Kabul, Afghanistan -- Do these names mean anything to you?
- Mohammad Dawood Abdullah
- Khudaidad Mohmmad Jama
- Nazar Mohammad Taj Mohammad
- Payendo
- Robina
- Sahtarina Sultan Mohammad
- Zuhra Abdul Hameed
- Nazia Doost Mohammad
- Mosooma Mohammad Wazir
- Farida Mohammad Wazir
- Palwasha Mohammad Wazir
- Nabia Mohammad Wazir
- Asmatullah Mohammad Wazir
- Faizullah Mohammad Wazir
- Esa Mohammad Mohammad Husain
- Akhtar Mohammad Murad Ali
Probably not.
Each and every one of them was deeply loved by someone and now they are dead.
These are the names of the men, women and children allegedly murdered by a U.S. soldier in Afghanistan's Panjwai District in Kandahar Province on March 11, according to Afghan officials. The U.S. military has now added one more name to that list but no one has revealed that victim's name so far.
When someone is killed, its natural to want to know who they were and how they died.
In this case, the how was quickly explained by witnesses, village elders, Afghan and NATO officials: They were shot dead. But looking across local, regional and international media for days after the massacre the full list of names and ages was nowhere to be found.
Even when some of the family members of the victims and village elders came to Kabul to the presidential palace to speak with President Karzai, few started by announcing their names but instead launched into accounts of what happened that night. And even they were at a loss to name every single victim at the time.
However, the minute it was discovered that a U.S. soldier was accused in the Panjwai case suddenly the fierce drive to find his name and details of his life became paramount to many journalists, all the while the vast majority of the victims still remained nameless.
It took far longer for us to find out who the dead were than it did for a hungry media to discover the name of the American soldier accused of killing them, to find his neighbors, family, and childhood friends.
The victims' identities seemed almost irrelevant to the investigation, and of far less interest than the legal defense strategy for Army Staff Sgt. Robert Bales.
Why have does the media seem to have forgotten these victims? Many reasons. None of them make it right, but they may help explain the failure.

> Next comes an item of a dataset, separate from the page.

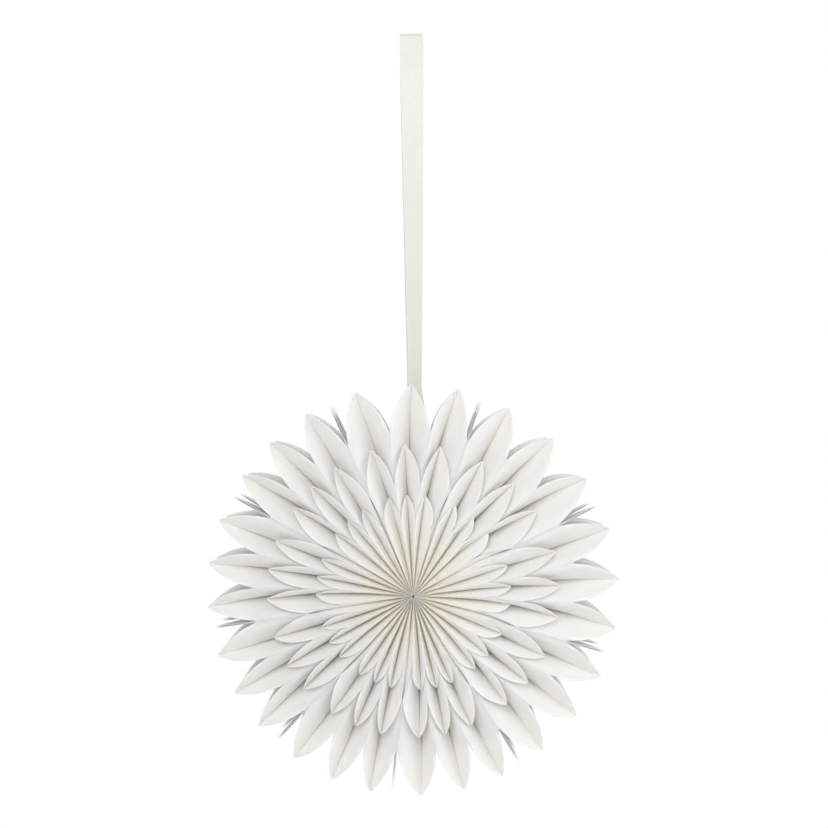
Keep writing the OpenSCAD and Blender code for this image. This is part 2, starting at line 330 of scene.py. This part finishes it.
def rim_distance(edges, q, start, past):
    """Distance of each grid point from the cut edge, where the edge lies beyond the radius past."""
    edge = np.array(edges)
    a, b = edge[:-1], edge[1:]
    free = (a[:, 0] >= past) & (b[:, 0] >= past)
    a, d = a[free], (b - a)[free]
    length2 = np.maximum((d * d).sum(1), 1e-9)
    result = np.zeros((len(edges), len(q)))
    for k, (radius, depth) in enumerate(edges):
        pts = np.stack([mix(start, radius, q), np.full(len(q), depth)], axis=1)
        t = np.clip(((pts[:, None] - a) * d).sum(2) / length2, 0.0, 1.0)
        near = a + t[..., None] * d
        result[k] = np.sqrt(((pts[:, None] - near) ** 2).sum(2)).min(1)
    return result


def ridge_distance(grid):
    """Distance of each grid point of a boat from the ridge, its first row, at the same radius."""
    return np.linalg.norm(grid - grid[:1], axis=2)


def sheet_mesh(grid, thickness):
    """Closed sheet around a middle surface: vertices and faces."""
    n, m, _ = grid.shape
    du = np.gradient(grid, axis=0)
    dv = np.gradient(grid, axis=1)
    normal = np.cross(du, dv)
    normal /= np.maximum(np.linalg.norm(normal, axis=2, keepdims=True), 1e-9)
    half = thickness[..., None] / 2.0
    verts = np.concatenate([(grid + normal * half).reshape(-1, 3), (grid - normal * half).reshape(-1, 3)])
    index = np.arange(n * m).reshape(n, m)
    quad = np.stack([index[:-1, :-1], index[:-1, 1:], index[1:, 1:], index[1:, :-1]], axis=-1)
    quad = quad.reshape(-1, 4)
    border = np.concatenate([index[0, :], index[1:, -1], index[-1, -2::-1], index[-2:0:-1, 0]])
    after = np.roll(border, -1)
    wall = np.stack([border, border + n * m, after + n * m, after], axis=1)
    faces = np.concatenate([quad[:, ::-1], quad + n * m, wall[:, ::-1]])
    return verts, faces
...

For starters, security and communications -- or rather the lack of them -- didn't help the media's efforts. Traveling around Afghanistan is generally a dangerous proposition in Afghanistan. Even experienced journalists committed to investigating every detail found it difficult without putting themselves in serious danger.
In this case, even the government was at risk while investigating. An investigation team sent in by President Karzai including his brothers was fired on as they tried to mourn the dead and gather information in the villages of the Panjwai district.
Also there is no real "digital footprint" in villages where electricity and running water are luxuries, making communication extremely difficult.
Ages were often hard to ascertain, because, like many places in the world with poverty and high illiteracy rates, people do not know their birth dates.
But beyond the practicalities, there is something else at play here.
I have been traveling back-and-forth to developing nations my entire life and for years I have now lived in one, India. As a journalist, reader and citizen, it is my clear impression that victims of tragedies in developing nations are not given anywhere near the same coverage or attention as victims in developed nations by the international press.
And before I throw stones from a glass house, I realize that during my many years of gathering news and information in the United States, I am guilty too. I would rarely spend days trying to dig up the personal stories and the family tragedies behind disasters in places on the other side of the world -- the deadly bus crash in India, the devastating cyclone in Sri Lanka, the frightening earthquake in Iran.
After years reporting from locations all over the world, I see even more acutely the discrepancy in coverage of victims from developing nations compared to those in developed nations.
It is often explained away, even by those most effected by it. When I ask local journalists and friends in South Asia about the discrepancy, the reply often goes like this: "Well, life is cheap here." Or "If 50 people are killed in an accident here, it happens all the time, so it isn't that big of news. But if a couple of Americans die in a similar accident it is unusual."
It's a sense of resignation that makes me sad -- and mad.
Life is not cheap. It never was and never will be -- no matter where you live. I have witnessed the suffering of a mother in Oakland, California, whose child was killed by a bullet and the grieving of a mother in Sukur, Pakistan, whose child was swept away by a flood. There is no difference in the amount of pain they endure, or the tears they shed.
So in the interest of innocent victims everywhere, we as journalists need to work harder to find out who they were, to paint a picture of the lives they had and the people who grieve for them.
May they all rest in peace -- and be counted.